━━ PROVIDED DATA ━━
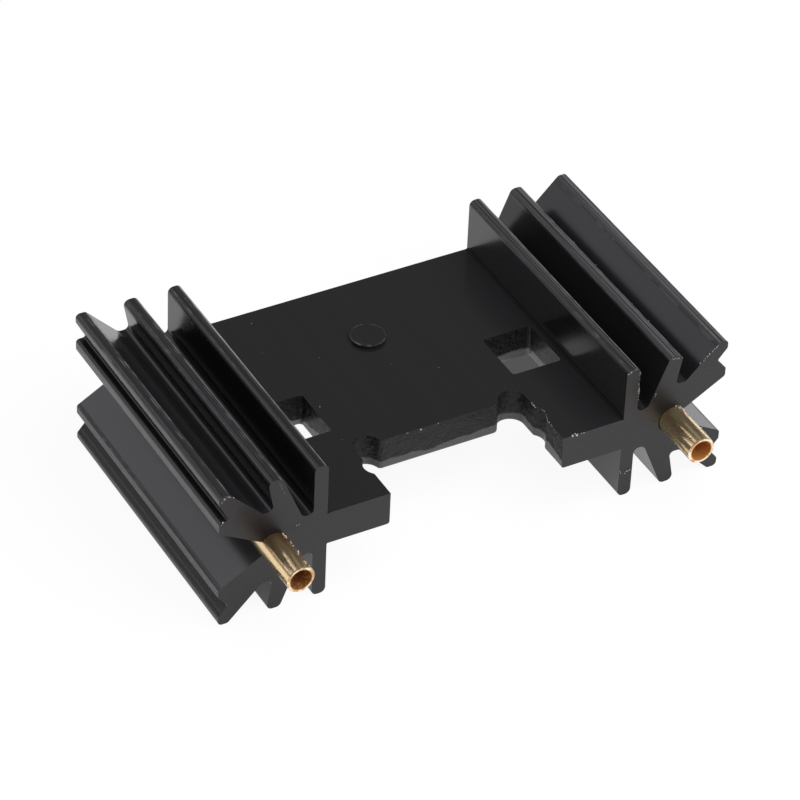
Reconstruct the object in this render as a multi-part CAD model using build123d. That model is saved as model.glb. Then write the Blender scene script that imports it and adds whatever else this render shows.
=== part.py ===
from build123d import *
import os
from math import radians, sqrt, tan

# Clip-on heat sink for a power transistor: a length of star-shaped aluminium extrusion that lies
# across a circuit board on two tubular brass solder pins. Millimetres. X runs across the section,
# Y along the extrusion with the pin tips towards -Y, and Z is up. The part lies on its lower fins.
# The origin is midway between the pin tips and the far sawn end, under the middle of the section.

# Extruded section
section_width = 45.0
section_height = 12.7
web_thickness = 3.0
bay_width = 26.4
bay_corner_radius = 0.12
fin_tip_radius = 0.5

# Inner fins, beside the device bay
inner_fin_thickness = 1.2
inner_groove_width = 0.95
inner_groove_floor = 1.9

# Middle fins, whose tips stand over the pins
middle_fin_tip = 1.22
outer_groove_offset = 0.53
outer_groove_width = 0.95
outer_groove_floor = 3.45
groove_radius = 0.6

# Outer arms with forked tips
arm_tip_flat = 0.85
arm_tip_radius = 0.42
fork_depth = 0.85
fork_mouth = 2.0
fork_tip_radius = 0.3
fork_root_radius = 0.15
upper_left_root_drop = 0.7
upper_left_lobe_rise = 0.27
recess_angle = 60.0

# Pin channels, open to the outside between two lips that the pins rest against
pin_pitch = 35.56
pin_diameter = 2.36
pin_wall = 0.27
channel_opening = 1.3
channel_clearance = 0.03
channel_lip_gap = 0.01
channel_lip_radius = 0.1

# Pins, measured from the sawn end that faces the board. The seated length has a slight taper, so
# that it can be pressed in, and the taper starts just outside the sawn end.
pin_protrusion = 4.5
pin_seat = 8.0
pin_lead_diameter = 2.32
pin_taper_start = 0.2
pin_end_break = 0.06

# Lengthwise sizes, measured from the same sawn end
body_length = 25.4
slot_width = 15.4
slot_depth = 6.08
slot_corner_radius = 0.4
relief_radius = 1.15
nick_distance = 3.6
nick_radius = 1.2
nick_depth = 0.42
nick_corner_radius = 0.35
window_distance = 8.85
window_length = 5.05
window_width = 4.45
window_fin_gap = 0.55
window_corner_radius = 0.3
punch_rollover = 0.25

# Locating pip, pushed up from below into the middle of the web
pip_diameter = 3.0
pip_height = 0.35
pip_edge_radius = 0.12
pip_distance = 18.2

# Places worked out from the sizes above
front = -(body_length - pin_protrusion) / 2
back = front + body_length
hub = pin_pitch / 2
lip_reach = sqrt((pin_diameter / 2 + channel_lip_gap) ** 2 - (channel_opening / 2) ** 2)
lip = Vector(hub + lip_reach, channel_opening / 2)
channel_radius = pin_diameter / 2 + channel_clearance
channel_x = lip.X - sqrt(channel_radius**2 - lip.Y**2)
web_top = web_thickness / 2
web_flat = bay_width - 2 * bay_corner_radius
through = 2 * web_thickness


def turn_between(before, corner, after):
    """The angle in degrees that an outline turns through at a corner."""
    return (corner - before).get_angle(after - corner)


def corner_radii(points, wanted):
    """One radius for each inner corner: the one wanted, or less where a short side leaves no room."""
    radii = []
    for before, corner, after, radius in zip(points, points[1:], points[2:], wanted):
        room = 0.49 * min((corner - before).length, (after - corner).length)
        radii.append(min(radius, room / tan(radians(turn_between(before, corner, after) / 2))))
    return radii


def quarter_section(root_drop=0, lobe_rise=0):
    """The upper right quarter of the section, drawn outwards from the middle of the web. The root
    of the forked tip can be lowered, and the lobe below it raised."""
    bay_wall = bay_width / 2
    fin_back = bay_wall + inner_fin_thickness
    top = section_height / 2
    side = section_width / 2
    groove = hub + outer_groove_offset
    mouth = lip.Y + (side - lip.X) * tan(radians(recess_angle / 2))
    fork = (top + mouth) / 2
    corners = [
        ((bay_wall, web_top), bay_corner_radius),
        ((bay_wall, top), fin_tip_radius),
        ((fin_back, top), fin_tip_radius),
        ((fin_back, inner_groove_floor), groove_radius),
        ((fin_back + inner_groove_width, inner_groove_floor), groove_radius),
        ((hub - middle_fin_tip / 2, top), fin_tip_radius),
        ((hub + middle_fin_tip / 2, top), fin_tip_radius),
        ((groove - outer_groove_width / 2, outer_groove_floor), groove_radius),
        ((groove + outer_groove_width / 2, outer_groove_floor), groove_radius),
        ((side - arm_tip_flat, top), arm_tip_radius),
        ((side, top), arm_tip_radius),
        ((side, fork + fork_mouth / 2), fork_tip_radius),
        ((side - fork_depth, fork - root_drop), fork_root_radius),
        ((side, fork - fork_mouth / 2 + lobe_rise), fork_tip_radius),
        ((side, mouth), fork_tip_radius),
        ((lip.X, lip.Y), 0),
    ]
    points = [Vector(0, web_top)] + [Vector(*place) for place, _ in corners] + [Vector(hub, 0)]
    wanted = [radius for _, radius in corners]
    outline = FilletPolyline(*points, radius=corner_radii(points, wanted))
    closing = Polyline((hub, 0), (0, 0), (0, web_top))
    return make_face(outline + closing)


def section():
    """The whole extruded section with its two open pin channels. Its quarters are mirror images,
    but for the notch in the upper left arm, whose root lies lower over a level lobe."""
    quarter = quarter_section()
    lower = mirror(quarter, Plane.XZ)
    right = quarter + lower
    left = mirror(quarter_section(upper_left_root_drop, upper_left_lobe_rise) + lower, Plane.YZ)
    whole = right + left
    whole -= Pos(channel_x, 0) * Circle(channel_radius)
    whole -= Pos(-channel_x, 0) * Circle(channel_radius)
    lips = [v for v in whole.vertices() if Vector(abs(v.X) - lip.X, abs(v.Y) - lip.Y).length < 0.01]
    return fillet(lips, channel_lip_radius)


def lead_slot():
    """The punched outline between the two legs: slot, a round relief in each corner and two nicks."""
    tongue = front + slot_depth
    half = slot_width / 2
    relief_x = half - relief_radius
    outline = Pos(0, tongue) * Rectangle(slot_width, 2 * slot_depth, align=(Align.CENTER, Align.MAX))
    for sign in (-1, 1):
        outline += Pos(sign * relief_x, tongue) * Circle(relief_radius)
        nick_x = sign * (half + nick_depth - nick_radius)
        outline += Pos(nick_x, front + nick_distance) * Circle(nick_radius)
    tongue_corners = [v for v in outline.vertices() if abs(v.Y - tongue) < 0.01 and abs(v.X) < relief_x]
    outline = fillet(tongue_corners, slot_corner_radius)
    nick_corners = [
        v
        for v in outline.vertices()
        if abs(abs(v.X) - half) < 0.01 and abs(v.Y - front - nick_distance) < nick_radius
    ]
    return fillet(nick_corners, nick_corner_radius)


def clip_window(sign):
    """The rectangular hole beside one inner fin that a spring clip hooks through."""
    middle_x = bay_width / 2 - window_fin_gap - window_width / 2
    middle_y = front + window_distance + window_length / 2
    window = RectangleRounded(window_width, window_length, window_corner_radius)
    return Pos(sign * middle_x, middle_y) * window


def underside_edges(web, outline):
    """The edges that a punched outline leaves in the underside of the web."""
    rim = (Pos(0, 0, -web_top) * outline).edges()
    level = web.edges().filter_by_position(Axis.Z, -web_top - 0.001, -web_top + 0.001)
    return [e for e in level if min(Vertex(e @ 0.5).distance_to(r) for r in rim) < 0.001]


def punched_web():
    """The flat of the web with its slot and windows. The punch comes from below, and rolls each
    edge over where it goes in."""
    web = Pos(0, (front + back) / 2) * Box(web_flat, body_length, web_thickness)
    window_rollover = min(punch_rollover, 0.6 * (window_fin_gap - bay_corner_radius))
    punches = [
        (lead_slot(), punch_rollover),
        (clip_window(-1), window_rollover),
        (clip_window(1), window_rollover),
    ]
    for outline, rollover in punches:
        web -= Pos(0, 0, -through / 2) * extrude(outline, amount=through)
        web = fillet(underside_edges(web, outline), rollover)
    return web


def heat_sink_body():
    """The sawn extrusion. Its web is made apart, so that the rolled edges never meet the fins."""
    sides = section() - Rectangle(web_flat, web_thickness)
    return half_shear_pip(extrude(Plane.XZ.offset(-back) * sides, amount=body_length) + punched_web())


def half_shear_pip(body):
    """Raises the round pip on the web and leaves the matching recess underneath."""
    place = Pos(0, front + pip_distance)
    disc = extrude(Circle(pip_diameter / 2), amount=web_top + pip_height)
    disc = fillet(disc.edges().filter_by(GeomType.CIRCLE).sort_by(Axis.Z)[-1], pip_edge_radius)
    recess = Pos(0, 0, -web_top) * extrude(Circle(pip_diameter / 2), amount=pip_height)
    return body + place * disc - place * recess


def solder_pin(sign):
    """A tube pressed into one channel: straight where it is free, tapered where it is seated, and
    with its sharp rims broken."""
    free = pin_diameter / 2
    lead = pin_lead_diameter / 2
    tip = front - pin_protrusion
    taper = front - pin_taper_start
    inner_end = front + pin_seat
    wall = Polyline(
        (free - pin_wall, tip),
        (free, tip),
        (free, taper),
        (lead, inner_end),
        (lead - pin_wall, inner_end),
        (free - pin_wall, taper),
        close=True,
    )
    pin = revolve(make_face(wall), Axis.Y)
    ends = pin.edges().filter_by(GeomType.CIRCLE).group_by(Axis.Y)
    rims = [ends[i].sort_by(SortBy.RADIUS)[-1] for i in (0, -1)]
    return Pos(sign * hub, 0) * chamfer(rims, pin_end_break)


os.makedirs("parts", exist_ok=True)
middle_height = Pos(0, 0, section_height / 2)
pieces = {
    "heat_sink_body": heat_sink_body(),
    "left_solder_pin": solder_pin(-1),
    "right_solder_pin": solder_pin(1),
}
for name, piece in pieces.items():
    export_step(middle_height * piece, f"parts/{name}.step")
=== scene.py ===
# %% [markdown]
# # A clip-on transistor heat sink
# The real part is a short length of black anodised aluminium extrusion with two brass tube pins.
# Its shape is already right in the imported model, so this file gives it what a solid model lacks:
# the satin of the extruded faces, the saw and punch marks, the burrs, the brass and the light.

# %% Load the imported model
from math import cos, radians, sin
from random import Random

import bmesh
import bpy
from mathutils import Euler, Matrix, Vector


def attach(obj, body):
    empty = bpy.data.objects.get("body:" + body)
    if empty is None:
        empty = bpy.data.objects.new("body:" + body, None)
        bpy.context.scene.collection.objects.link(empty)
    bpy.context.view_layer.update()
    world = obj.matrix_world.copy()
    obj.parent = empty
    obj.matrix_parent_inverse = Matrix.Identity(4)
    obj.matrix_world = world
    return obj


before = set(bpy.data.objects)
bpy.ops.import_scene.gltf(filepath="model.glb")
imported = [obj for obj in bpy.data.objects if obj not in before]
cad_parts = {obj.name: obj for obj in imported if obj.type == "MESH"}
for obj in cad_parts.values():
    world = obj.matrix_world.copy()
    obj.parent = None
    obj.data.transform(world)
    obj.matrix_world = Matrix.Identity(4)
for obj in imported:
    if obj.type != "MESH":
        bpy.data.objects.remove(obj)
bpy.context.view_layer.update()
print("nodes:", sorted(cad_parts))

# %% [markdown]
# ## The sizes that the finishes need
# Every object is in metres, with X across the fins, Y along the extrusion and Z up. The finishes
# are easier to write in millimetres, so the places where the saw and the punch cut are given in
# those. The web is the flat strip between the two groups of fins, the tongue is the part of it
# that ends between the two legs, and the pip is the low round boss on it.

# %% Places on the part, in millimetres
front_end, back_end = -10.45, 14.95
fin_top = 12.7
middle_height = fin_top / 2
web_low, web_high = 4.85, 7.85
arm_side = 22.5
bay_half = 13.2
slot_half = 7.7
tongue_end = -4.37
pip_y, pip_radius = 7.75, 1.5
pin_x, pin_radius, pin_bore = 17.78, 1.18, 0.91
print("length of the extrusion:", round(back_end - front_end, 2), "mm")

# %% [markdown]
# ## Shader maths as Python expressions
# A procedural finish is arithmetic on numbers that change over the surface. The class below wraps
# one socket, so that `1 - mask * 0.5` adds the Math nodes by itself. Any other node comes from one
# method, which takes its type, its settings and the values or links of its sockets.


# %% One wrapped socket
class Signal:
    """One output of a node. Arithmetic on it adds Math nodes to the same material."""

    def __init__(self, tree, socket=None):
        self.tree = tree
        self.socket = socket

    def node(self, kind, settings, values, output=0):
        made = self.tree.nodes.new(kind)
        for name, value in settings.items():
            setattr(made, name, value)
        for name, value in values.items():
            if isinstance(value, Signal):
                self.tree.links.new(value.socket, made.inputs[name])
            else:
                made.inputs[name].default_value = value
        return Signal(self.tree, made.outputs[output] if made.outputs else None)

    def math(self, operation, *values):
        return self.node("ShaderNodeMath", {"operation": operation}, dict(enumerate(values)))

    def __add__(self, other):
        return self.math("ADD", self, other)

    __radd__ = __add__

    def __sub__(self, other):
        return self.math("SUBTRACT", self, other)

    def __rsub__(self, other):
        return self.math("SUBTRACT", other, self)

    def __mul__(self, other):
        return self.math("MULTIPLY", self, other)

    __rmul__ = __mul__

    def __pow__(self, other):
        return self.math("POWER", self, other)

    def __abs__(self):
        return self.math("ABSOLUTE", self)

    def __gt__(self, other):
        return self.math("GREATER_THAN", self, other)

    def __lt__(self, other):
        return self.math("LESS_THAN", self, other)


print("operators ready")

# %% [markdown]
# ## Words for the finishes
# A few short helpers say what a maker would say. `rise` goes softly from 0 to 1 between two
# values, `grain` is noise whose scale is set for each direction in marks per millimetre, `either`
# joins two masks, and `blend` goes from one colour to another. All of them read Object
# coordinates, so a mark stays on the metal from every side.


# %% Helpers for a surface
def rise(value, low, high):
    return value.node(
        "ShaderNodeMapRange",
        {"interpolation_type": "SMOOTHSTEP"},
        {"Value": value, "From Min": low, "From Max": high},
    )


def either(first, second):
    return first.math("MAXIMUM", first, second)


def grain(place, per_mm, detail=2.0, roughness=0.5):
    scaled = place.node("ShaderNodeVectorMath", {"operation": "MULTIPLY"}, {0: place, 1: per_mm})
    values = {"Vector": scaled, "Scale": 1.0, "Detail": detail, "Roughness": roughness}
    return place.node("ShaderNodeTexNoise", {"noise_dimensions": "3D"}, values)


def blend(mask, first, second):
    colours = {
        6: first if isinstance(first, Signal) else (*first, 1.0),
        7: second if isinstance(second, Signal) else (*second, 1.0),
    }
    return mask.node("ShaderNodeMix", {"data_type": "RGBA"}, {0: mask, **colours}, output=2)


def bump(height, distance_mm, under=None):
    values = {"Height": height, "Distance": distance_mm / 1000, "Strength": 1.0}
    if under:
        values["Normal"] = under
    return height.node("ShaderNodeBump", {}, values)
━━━
GIVEN PROBLEM = Give back, exactly as written, each line from the one that contains "rims = [ends[i].sort_by(SortBy.RADIUS)[-1]" through the one that contains "obj.parent = empty".

RESPONSE TO THE TASK =
    rims = [ends[i].sort_by(SortBy.RADIUS)[-1] for i in (0, -1)]
    return Pos(sign * hub, 0) * chamfer(rims, pin_end_break)


os.makedirs("parts", exist_ok=True)
middle_height = Pos(0, 0, section_height / 2)
pieces = {
    "heat_sink_body": heat_sink_body(),
    "left_solder_pin": solder_pin(-1),
    "right_solder_pin": solder_pin(1),
}
for name, piece in pieces.items():
    export_step(middle_height * piece, f"parts/{name}.step")
=== scene.py ===
# %% [markdown]
# # A clip-on transistor heat sink
# The real part is a short length of black anodised aluminium extrusion with two brass tube pins.
# Its shape is already right in the imported model, so this file gives it what a solid model lacks:
# the satin of the extruded faces, the saw and punch marks, the burrs, the brass and the light.

# %% Load the imported model
from math import cos, radians, sin
from random import Random

import bmesh
import bpy
from mathutils import Euler, Matrix, Vector


def attach(obj, body):
    empty = bpy.data.objects.get("body:" + body)
    if empty is None:
        empty = bpy.data.objects.new("body:" + body, None)
        bpy.context.scene.collection.objects.link(empty)
    bpy.context.view_layer.update()
    world = obj.matrix_world.copy()
    obj.parent = empty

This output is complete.